Again, the emphasis, and therefore, the welcome and support, is addressed to those with mobility and sensory disabilities, instead of the entire community of those with disabilities.  ADA legislation was not intended to differentiate between the "haves" and the "have nots" within the community of those with disabilities. 

Also the emphasis of the statement on the "Access" webpage that the Judicial Branch will provide support for people with disabilities only "when requested to do so" is wrong. I don't believe the issue is simple as that.  If a person with a hearing impairment, or some other kind of disability which becomes obvious during the course of litigation, is at family court for a case, but fails to request accommodations, the judicial court is not excused from providing reasonable accommodations simply because the litigant didn't know enough to ask.  As soon as the litigant shows up in trial court and his or her disability becomes evident during the course of proceedings, it is the clear responsibility of the trial court to offer reasonable accommodation without being asked first. 

However, because Family Court in Connecticut routinely doesn't consider itself responsible for identifying disabilities as they become evident and offering accommodations,  the end result is that a considerable number of people with disabilities are being excluded from equal access to the services, programs and activities of Family Court.  
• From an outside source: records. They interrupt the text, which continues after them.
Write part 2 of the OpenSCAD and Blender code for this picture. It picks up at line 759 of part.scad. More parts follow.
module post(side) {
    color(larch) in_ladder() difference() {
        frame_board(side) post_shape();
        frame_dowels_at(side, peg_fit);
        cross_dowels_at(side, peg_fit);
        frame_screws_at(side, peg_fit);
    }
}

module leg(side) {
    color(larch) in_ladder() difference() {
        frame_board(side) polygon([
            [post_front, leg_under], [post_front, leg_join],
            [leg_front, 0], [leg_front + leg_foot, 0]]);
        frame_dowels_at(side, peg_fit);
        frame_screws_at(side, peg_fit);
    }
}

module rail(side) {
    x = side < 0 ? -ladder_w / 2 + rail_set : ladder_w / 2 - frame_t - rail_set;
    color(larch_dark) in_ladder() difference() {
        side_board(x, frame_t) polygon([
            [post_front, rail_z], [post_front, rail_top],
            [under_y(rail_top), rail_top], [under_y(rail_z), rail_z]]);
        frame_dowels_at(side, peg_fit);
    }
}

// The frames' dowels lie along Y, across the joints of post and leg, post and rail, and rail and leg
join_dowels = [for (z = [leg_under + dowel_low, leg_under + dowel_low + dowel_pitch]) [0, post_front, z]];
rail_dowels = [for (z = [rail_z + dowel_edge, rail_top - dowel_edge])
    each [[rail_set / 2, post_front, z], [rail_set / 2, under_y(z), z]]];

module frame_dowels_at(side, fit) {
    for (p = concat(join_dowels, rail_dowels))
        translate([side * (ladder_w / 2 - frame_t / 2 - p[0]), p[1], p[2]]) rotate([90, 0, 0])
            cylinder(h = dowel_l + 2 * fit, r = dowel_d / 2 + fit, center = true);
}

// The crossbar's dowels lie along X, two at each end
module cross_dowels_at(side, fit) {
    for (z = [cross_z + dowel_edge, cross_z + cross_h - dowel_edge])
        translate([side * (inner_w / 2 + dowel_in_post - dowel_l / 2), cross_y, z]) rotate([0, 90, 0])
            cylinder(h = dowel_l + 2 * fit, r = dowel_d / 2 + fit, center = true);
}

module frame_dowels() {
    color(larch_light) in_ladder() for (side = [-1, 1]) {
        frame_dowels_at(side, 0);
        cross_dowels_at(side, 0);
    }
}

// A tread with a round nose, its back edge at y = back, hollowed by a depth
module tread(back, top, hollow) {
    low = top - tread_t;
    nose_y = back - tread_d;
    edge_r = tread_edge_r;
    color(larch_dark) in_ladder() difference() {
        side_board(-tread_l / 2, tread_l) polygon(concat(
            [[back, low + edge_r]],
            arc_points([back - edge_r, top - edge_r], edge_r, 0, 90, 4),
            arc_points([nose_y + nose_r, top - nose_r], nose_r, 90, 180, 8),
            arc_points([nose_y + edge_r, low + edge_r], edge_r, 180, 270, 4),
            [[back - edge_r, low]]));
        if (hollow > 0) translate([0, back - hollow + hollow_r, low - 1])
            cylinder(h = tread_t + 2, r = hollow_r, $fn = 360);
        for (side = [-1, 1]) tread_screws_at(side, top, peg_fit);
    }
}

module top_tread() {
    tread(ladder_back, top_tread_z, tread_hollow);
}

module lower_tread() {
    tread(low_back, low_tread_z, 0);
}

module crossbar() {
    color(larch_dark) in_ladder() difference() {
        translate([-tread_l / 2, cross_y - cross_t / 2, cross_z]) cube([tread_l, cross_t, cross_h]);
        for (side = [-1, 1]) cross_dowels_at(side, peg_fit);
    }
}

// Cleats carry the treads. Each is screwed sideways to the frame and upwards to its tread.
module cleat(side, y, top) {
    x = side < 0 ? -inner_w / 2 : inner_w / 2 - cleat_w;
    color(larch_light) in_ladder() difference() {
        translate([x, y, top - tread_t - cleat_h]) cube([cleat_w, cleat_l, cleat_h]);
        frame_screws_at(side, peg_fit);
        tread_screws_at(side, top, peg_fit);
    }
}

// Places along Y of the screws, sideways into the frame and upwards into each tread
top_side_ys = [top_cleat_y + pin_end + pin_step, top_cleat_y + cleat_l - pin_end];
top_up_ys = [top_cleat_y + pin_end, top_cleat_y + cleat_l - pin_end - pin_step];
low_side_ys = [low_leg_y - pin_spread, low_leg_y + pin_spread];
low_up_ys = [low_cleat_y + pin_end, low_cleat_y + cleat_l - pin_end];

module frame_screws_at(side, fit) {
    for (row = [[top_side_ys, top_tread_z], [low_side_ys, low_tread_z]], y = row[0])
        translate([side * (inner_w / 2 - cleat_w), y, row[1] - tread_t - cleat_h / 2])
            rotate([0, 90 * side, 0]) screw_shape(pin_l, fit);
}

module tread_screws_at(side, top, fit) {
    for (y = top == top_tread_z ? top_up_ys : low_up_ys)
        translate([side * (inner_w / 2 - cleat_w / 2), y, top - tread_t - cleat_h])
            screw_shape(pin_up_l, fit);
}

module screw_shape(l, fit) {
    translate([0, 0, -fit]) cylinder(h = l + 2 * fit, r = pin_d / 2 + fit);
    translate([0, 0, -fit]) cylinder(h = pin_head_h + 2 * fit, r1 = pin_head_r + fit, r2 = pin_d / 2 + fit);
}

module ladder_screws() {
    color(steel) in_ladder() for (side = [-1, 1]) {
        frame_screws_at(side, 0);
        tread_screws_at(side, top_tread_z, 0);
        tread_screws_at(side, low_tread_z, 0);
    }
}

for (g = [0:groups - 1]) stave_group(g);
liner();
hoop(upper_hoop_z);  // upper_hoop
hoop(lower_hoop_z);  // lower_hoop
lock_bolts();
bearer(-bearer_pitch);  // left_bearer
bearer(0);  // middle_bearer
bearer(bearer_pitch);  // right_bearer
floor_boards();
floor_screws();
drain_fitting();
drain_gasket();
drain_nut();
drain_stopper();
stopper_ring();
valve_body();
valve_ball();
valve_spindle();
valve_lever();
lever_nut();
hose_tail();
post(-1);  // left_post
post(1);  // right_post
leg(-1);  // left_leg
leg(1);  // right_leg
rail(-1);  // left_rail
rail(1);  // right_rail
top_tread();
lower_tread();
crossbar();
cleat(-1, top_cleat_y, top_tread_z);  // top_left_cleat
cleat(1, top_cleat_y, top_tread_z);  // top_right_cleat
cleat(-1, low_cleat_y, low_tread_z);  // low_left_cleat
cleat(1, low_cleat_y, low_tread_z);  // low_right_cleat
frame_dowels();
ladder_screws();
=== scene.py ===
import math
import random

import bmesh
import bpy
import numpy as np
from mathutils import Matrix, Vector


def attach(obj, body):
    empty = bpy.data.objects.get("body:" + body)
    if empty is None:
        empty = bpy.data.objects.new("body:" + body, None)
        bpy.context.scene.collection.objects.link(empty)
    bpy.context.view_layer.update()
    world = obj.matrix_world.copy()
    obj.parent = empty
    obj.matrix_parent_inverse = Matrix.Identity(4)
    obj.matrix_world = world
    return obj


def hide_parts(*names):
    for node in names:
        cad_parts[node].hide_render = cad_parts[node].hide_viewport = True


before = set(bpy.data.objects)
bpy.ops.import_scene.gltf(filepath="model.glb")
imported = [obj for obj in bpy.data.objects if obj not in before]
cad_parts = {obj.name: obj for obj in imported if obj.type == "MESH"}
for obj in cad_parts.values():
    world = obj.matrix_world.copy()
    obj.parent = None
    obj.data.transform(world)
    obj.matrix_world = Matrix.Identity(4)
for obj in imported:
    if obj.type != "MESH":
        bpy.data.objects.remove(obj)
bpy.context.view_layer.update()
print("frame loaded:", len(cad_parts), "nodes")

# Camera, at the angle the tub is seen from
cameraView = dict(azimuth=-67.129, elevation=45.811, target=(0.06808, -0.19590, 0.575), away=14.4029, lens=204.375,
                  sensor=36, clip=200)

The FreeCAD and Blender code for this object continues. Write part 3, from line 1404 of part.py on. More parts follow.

For example, I was in family court when a litigant with a serious head injury (TBI) was participating in the adjudication of a case.  Every time he was supposed to make a decision or agree or disagree in regard to a question the judge posed to him, this litigant turned around and looked towards his wife for a signal regarding what to do.  Of course, this eventually became disruptive to the proceedings and the Judge reprimanded the litigant.  However, to everyone watching, it was pretty clear that the litigant wasn't at fault, he simply wasn't able to follow what was going on.  Later, I asked him whether he was aware that there were reasonable accommodations available to him based on the ADA, and he had no idea. 

I can assure you that the problems this Gentleman had in regard to comprehending what was going on were so pronounced there was no way the average person couldn't notice.  And yet, no one in family court, not a judge, not a family support enforcement officer, family relations officer, not a clerk, or anyone else employed by the judicial system had bothered to suggest that he speak to the ADA contact person at the courthouse.  This is ridiculous.  No, it is worse than ridiculous.  It is simply unjust. 

On the "Access" page of the judicial website regarding the ADA, the judicial branch advertises that the Outcome Goal One of the Strategic Plan of the Connecticut Judicial Branch, Public Service and trust Commission is as follows:  "The Judicial Branch will provide equal access to all of its facilities, processes and information through the identification and elimination of barriers." 

Let me just give them a "heads up" right now.  Hello, the Judicial Branch is failing miserably at this goal to the detriment of everyone in the community of those with disabilities, and at the same time it is dividing this community and creating dissent with the implication that some kinds of people with disabilities are more "truly worthy" of access to the Family Court System than others.  We must do something to change this dynamic in order to create a "truly just" judicial system in family court for people of all abilities.